**TASK TO COMPLETE**
Find each line holding "from" and copy it out.
---- ENTRIES SHOWN
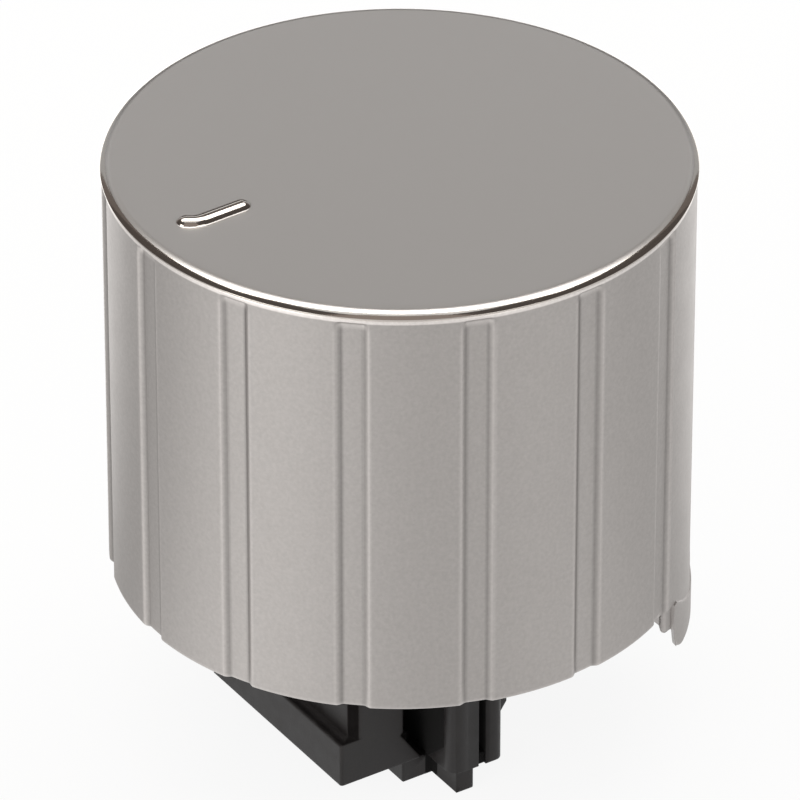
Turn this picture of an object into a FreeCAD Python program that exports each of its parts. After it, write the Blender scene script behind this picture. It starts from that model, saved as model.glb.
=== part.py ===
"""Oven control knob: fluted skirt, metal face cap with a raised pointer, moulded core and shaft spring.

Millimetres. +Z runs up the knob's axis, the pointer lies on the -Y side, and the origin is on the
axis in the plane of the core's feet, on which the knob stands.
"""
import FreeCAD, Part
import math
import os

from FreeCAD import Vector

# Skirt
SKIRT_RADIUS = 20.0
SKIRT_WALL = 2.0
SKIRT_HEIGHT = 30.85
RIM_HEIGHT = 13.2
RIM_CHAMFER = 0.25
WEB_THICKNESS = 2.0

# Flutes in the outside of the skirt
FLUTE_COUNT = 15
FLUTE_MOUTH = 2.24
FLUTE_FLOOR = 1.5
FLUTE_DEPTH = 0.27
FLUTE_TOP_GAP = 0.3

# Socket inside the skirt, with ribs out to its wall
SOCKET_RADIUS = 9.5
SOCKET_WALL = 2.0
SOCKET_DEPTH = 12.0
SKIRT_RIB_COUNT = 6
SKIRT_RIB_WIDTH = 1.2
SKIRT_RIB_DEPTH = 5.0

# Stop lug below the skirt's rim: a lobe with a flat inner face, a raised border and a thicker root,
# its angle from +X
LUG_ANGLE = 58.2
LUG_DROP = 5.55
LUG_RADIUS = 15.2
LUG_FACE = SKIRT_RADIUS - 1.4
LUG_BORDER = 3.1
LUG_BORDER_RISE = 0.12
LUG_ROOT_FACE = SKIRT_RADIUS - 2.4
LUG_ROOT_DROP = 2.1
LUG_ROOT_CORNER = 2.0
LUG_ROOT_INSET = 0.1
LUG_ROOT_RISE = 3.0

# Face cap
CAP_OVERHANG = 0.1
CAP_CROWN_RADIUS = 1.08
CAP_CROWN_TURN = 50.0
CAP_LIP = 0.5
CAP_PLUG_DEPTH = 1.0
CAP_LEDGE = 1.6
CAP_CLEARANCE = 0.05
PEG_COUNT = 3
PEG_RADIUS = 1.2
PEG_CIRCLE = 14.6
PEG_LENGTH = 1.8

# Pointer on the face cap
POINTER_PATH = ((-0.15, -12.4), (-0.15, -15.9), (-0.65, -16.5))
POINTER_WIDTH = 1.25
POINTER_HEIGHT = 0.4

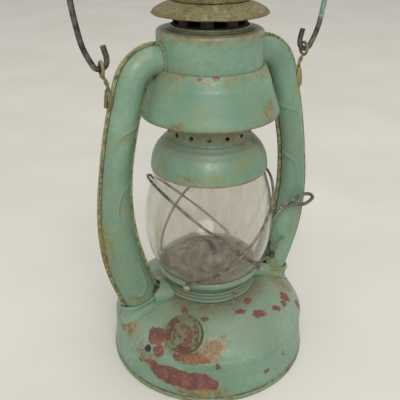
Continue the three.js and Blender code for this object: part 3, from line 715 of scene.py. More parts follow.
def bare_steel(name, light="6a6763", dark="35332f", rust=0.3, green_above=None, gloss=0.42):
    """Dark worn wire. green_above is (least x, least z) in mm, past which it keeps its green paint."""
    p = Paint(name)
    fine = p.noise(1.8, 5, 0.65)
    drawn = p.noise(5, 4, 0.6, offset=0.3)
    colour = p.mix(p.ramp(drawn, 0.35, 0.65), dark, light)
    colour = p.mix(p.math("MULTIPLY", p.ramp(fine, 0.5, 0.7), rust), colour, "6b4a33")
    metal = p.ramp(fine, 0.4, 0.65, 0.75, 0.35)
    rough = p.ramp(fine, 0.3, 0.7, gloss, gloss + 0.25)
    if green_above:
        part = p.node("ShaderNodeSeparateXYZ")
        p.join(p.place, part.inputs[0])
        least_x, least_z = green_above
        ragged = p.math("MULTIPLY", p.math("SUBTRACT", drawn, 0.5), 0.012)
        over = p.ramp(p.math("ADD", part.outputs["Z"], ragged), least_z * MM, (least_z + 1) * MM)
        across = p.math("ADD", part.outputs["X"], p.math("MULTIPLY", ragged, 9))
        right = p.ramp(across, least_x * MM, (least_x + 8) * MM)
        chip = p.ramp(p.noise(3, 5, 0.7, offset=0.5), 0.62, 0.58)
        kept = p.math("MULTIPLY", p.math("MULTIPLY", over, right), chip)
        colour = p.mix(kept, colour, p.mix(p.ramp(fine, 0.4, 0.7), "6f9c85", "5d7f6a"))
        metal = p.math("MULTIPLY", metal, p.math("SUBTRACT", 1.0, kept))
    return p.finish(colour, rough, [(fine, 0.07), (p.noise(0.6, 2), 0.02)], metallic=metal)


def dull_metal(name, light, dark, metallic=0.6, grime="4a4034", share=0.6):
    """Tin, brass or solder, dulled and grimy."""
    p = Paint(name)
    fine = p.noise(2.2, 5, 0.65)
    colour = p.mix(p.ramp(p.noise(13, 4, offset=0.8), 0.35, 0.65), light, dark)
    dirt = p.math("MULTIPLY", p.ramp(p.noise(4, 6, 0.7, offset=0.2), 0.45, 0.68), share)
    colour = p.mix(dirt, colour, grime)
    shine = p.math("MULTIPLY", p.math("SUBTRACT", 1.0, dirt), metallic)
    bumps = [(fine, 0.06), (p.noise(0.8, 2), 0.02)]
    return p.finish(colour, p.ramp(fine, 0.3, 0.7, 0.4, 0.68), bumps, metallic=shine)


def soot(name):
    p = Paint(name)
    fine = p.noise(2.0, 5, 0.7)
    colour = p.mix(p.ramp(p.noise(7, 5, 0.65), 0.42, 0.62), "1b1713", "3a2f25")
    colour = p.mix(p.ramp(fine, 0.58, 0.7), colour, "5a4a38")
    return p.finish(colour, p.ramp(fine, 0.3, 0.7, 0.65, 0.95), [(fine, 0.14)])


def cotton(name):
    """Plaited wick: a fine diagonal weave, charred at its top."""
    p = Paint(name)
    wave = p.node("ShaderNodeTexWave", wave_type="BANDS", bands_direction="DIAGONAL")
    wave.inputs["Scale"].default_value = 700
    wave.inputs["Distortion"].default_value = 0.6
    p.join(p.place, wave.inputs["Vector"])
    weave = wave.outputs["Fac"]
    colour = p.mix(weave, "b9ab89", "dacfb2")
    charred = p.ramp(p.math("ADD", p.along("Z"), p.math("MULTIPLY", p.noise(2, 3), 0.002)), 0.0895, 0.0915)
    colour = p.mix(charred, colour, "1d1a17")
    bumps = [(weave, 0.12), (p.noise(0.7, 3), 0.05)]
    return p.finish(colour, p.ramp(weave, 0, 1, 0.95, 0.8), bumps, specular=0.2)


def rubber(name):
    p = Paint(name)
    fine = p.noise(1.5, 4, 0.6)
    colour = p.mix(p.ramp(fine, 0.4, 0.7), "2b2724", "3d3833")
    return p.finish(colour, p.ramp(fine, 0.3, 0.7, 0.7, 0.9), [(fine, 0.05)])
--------
**WRITTEN ANSWER**
Turn this picture of an object into a FreeCAD Python program that exports each of its parts. After it, write the Blender scene script behind this picture. It starts from that model, saved as model.glb.
from FreeCAD import Vector
# its angle from +X
Continue the three.js and Blender code for this object: part 3, from line 715 of scene.py. More parts follow.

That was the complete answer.